4. ESOP Valuations and Perquisites
Employee Stock Option Plans (ESOPs) are a staple in the startup world. However, the tax treatment of ESOPs—specifically the timing of taxation and the valuation of the underlying shares—has been a subject of intense litigation. Any discrepancy in how Meesho valued these options or handled the perquisite tax could contribute to a significant demand notice.
The Legal Strategy: Challenging the Demand
Meesho has stated its intention to pursue a legal challenge. As a matter of standard legal procedure in India, this challenge follows a hierarchical appellate structure. The journey from a Section 156 notice to a final resolution is often a marathon, not a sprint.
Appealing to the Commissioner of Income Tax (Appeals)
The first port of call for Meesho will be the Commissioner of Income Tax (Appeals), or CIT(A). This is the first appellate authority. Under Section 246A of the Act, an assessee aggrieved by an assessment order can file an appeal. The legal team will need to draft a comprehensive “Statement of Facts” and “Grounds of Appeal,” meticulously rebutting every addition made by the Assessing Officer. The burden of proof will lie on Meesho to demonstrate that their accounting practices are in accordance with the law and established Judicial Precedents.
The Role of the Income Tax Appellate Tribunal (ITAT)
If the CIT(A) does not provide the desired relief, the matter moves to the ITAT. The ITAT is the final fact-finding authority. Its decisions on questions of fact are generally considered final, whereas its decisions on questions of law can be further challenged in the High Court. At this stage, the legal arguments become highly technical, involving the interpretation of complex statutes and reliance on Supreme Court rulings such as the landmark ‘A.L.A. Firm v. CIT’ or ‘CIT v. Woodward Governor India (P) Ltd’.

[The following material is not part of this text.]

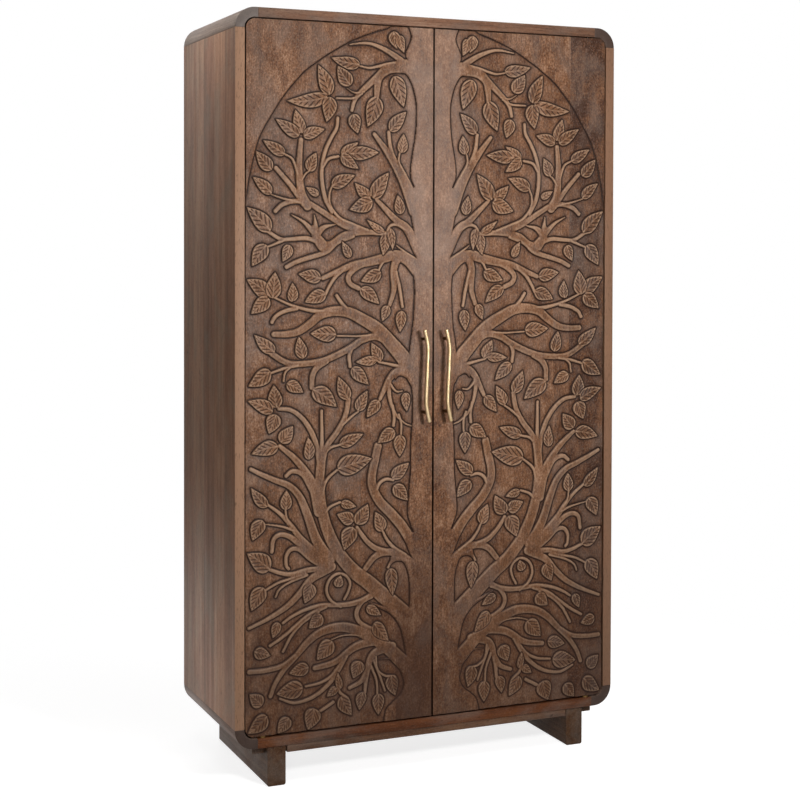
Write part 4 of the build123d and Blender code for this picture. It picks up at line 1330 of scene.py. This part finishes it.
@dataclass
class Pull:
    """A door's pull: a bent brass rod on two posts."""

    hand: Hand
    centre_x: float = 28.5
    centre_z: float = 949.5
    rod_y: float = -226.5
    length: float = 223.0
    bend_spacing: float = 152.0
    bend_sway: float = 2.8
    end_sway: float = 6.9
    radius: float = 5.0
    end_rounding: float = 2.2
    step: float = 1.6
    ring_points: int = 20

    def sizes(self) -> dict[str, float | int]:
        """Return the inputs of the rod's tree, in metres."""
        return {"Rod Radius": self.radius * MM, "End Rounding": self.end_rounding * MM,
                "Step": self.step * MM, "Ring Points": self.ring_points}

    def route(self) -> list[Place]:
        """Return the rod's middle line from top to foot, in metres."""
        x, half, bend = self.hand.value * self.centre_x, self.length / 2, self.bend_spacing / 2
        places = (
            (-self.end_sway, half), (-self.end_sway * 0.45, half * 0.87), (self.bend_sway * 0.9, bend * 0.98),
            (self.bend_sway * 0.85, bend * 0.7), (0.0, 0.0), (-self.bend_sway * 0.85, -bend * 0.7),
            (-self.bend_sway * 0.9, -bend * 0.98), (self.end_sway * 0.45, -half * 0.87),
            (self.end_sway, -half),
        )
        return [((x + off) * MM, self.rod_y * MM, (self.centre_z + rise) * MM) for off, rise in places]

    def tree(self, material: Material) -> NodeTree:
        """Make the nodes that draw the rod along its route.

        Args:
            material: The brass.

        Returns:
            A tree with the rod's sizes as inputs.
        """
        tree, given = sized_tree("brass_rod_along_route", self.sizes())
        add = partial(add_node, tree)
        line = add("GeometryNodeMeshToCurve", (given["Geometry"],))
        spline = add("GeometryNodeCurveSplineType", {"Curve": line}, spline_type="NURBS")
        fine = add("GeometryNodeResampleCurve", {"Curve": spline, "Length": given["Step"]}, mode="LENGTH")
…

Seeking a Stay of Demand: The ‘20% Rule’
A critical tactical move for Meesho will be managing the cash flow. Usually, when an appeal is pending before the CIT(A), the taxpayer is required to deposit 20% of the disputed demand to obtain a stay on the remaining 80%. Given that 20% of INR 1,500 crore is a staggering INR 300 crore, Meesho’s advocates may argue for a lower deposit or a complete stay based on the “prima facie” strength of their case, the financial hardship it may cause, or procedural irregularities in the assessment order.

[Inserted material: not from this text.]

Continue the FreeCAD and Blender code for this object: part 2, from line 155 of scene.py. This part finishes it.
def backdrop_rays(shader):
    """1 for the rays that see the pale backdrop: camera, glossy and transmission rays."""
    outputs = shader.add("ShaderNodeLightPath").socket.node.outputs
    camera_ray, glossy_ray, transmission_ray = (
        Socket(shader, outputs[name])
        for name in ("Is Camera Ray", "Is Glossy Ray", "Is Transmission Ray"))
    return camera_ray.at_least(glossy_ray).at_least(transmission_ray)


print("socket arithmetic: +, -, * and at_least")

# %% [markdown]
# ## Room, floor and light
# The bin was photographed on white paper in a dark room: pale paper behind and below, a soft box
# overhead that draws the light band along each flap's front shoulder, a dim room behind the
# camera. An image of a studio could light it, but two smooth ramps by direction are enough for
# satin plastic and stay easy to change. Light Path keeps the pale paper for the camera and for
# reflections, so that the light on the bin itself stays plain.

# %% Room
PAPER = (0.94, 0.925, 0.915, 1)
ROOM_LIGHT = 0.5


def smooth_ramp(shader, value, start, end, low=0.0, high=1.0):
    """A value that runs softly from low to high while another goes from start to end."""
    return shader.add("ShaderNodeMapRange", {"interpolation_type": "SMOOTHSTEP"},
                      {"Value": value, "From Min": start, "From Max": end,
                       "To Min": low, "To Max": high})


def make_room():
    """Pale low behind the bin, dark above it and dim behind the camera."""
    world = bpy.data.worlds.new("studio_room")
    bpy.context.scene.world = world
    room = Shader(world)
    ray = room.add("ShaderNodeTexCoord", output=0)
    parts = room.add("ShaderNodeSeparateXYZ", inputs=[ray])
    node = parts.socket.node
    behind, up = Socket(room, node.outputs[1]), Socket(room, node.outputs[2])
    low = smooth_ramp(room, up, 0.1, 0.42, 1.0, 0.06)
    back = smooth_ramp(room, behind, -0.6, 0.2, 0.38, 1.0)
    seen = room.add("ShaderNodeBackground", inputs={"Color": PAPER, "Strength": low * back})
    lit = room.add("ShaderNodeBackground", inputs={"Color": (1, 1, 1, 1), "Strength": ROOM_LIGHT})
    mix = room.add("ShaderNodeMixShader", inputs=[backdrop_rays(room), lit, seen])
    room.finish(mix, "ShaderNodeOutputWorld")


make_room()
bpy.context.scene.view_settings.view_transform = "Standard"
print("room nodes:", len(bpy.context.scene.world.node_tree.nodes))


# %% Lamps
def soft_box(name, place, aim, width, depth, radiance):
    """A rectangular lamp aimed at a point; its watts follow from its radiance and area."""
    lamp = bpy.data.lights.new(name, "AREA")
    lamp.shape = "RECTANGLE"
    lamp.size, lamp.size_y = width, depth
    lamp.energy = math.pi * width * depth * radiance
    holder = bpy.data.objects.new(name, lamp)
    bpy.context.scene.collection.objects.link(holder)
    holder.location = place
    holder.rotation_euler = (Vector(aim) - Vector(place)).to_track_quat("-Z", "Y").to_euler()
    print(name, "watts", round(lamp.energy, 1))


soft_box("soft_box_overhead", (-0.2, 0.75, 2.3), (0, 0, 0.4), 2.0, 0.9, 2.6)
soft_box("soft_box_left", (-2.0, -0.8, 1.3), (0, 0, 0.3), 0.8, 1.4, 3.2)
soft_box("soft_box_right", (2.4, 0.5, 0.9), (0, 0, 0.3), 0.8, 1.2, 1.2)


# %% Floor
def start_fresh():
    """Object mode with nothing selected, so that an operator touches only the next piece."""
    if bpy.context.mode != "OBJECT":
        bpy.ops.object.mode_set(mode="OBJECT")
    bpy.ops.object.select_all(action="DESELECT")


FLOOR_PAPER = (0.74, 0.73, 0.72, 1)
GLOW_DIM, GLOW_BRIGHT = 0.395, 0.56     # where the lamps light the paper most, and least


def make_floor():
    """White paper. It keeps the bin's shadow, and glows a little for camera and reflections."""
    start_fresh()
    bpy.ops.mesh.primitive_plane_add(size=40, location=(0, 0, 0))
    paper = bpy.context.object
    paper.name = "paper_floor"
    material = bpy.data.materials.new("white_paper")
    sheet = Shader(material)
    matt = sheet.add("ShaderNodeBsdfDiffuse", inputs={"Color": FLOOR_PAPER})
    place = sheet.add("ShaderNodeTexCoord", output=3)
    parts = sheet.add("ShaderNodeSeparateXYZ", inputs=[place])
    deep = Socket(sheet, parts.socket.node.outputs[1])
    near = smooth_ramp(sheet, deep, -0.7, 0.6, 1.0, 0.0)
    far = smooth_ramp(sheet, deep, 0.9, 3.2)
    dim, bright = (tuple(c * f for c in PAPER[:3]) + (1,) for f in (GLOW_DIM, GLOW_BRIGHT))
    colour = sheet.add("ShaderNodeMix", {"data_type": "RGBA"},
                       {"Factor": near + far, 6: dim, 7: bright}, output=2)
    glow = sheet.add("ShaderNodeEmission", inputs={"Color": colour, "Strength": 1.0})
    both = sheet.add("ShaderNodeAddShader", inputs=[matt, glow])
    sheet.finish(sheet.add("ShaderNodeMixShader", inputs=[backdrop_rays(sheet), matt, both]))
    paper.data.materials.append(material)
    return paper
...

The Broader Impact: Startup Taxation in India
The Meesho case is emblematic of the growing tension between India’s burgeoning digital economy and the traditional tax assessment framework. While the government has introduced “Angel Tax” relaxations and “Startup India” incentives, the reality on the ground often involves aggressive tax assessments. For the e-commerce sector, which operates on thin margins and high volumes, such tax demands can be crippling.

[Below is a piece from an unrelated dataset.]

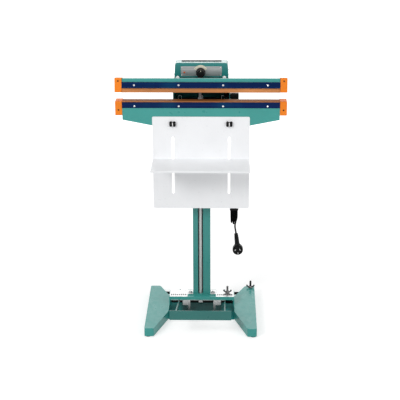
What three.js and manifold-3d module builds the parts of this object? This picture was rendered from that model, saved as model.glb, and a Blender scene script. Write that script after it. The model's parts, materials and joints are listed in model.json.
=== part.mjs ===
// Foot pedal impulse sealer: a jaw head on a column, closed by a pedal in the base.
// Millimetres, +Z up, +X to the right, the user stands on the -Y side.

import * as THREE from 'three';
import { mergeVertices } from 'three/addons/utils/BufferGeometryUtils.js';
import Module from 'manifold-3d';

const wasm = await Module();
wasm.setup();

// General fits
const clearance = 0.3;
const runningFit = 0.3;
const overrun = 1;
const degree = Math.PI / 180;

// Feet, pads and base pan
const footOuterX = 182;
const footRearInnerX = 149;
const footMiddleInnerX = 110;
const footFrontInnerX = 152;
const footRearY = 165;
const footMiddleRearY = 75;
const footMiddleFrontY = -47;
const footFrontY = -178;
const footTopZ = 31;
const footWall = 2;
const footCornerRadius = 5;
const padHeight = 3;
const padRadius = 11;
const padInset = 12;
const padChamfer = 1;
const padPlugRadius = 7;
const padPlugHeight = 6;
const panBottomZ = 0.5;
const panThickness = 1.4;
const panFlangeHeight = 23;
const panFrontY = -45;
const panRearY = 108;

// Bridge between the feet, its brackets and studs
const bridgeTopZ = 60;
const bridgeFrontY = 7;
const bridgeDepth = 55;
const bridgeSheet = 2.5;
const bridgeFrontLipHeight = 12;
const bridgeRearLipHeight = 17;
const bracketFrontY = 14;
const bracketThickness = 2.5;
const bracketLegWidth = 8;
const bracketInnerX = 39;
const bracketWingWidth = 26;
const bracketWingHeight = 32;
const studRadius = 3.5;
const studHoleRadius = studRadius + runningFit;
const nutHubRadius = 7;
const nutHubHeight = 8;
const wingSpan = 30;
const wingThickness = 3;
const wingHeight = 9;
const wingFootRise = 1;
const levelStudX = 168;
const levelStudY = 150;
const levelStudRise = 27;
const levelStudDepth = 11;
const strokeStudX = 87;
const strokeStudRise = 26;

// Pull rod
const rodX = -4;
const rodY = 40;
const rodRadius = 7;
const rodThreadRadius = 5;
const rodThreadLength = 57;
const rodThreadShow = 5;
const rodHoleSlack = 1.5;
const rodHoleRadius = rodRadius + rodHoleSlack;
const collarRadius = 10.5;
const collarHeight = 6;
const collarDrop = 40;
const springRadius = 10;
const springBore = 8;
const eyeWidth = 14;
const eyeHeight = 10;
const eyeRadius = 7.1;
const eyeSlack = 0.8;
const rodNutRadius = 9;
const rodNutHeight = 7.2;
const nutSides = 6;

// Column
const columnHeight = 580;
const columnWidth = 58;
const columnDepth = 30;
const columnFrontY = 30;
const columnSheet = 2.5;
const slotWidth = 17;
const columnFlangeWidth = 96;
const columnFlangeThickness = 3;
const columnFlangeFrontY = 22;
const guideDrop = 160;
const guideThickness = 4;

// Pedal
const pedalPivotY = 130;
const pedalPivotZ = 18.8;
const pivotRadius = 5;
const pivotHalfLength = 146;
const pedalSheet = 4;
const pedalArmX = 78;
const pedalBarY = -188;
const pedalBarHalfWidth = 99;
const pedalCornerY = -172;
const pedalHeelLength = 12;
const pedalHeelRise = 2;
const pedalMiddleTopZ = 44;
const pedalBarTopZ = 99.5;
const pedalBarHeight = 32.5;
const pedalPinZ = 27.5;
const pedalPinRadius = 4;
const pedalPinHalfLength = 105;
const pedalPinMargin = 3;
const sleeveRadius = 6;
const sleeveLength = 24;
const sleeveX = 92.5;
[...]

Investor Confidence and IPO Readiness
Meesho has been eyeing an Initial Public Offering (IPO). A pending tax litigation of INR 1,500 crore is a significant “contingent liability” that must be disclosed in the Draft Red Herring Prospectus (DRHP). Such liabilities can impact the company’s valuation and investor appetite. Institutional investors, particularly global Private Equity firms, view high-value tax disputes as a red flag regarding the “regulatory certainty” of the jurisdiction. Therefore, Meesho’s legal challenge is not just about saving money; it is about protecting the company’s future as a public entity.
Precedential Value for Other Unicorns
The outcome of Meesho’s legal battle will be closely watched by other players like Zepto, Blinkit, and even established giants like Flipkart and Amazon. If the tax department succeeds in capitalizing marketing spends or re-characterizing discounts for Meesho, it sets a dangerous precedent for the entire industry. Conversely, a successful defense by Meesho would strengthen the legal standing of e-commerce platforms across the country.
Procedural Lapses: A Common Shield
In many high-stakes tax cases, the defense often rests not just on the merits of the income additions but on procedural lapses by the Revenue Department. Under the current regime of “Faceless Assessment,” there are strict timelines and protocols that the Assessing Officer must follow. Failure to issue a proper show-cause notice, lack of opportunity for a personal hearing via video conferencing, or failure to pass a speaking order (an order that explains the reasoning) can lead to the entire demand being quashed by a High Court under Writ Jurisdiction (Article 226 of the Constitution).
If Meesho’s legal team finds that the “principles of natural justice” were violated during the assessment for AY 2023-24, they might bypass the standard appellate route and approach the High Court directly to seek the setting aside of the order. This is a potent tool in the hands of a Senior Advocate when dealing with overzealous tax assessments.
Conclusion: The Road Ahead for Meesho
The INR 1,500 crore tax demand against Meesho is a watershed moment for the Indian e-commerce legal landscape. It highlights the aggressive stance of the tax authorities in an era where they are under pressure to meet revenue targets, contrasted against a startup ecosystem that is still maturing. For Meesho, the strategy must be two-pronged: a rigorous technical defense of their accounting and business practices, coupled with a robust procedural challenge to the assessment process itself.
While the “Section 156 demand notice” sounds an alarm, it is only the beginning of a long legal discourse. In the world of corporate litigation, such demands are often scaled down significantly during the appellate process once the nuances of business operations are presented before a judicial mind. However, the interim period will require Meesho to manage its finances and investor relations with extreme precision. As the legal battle unfolds, it will undoubtedly provide clarity on several unresolved questions of law regarding the taxation of digital platforms in India, making it a case that every corporate lawyer and tax consultant in the country will be studying with great interest.
The coming months will reveal the specifics of the adjustments, and whether Meesho can successfully navigate this tax minefield without denting its trajectory toward becoming a profitable, public-listed entity. For now, the legal gauntlet has been thrown, and the response from the judiciary will be a defining factor for the future of startup taxation in India.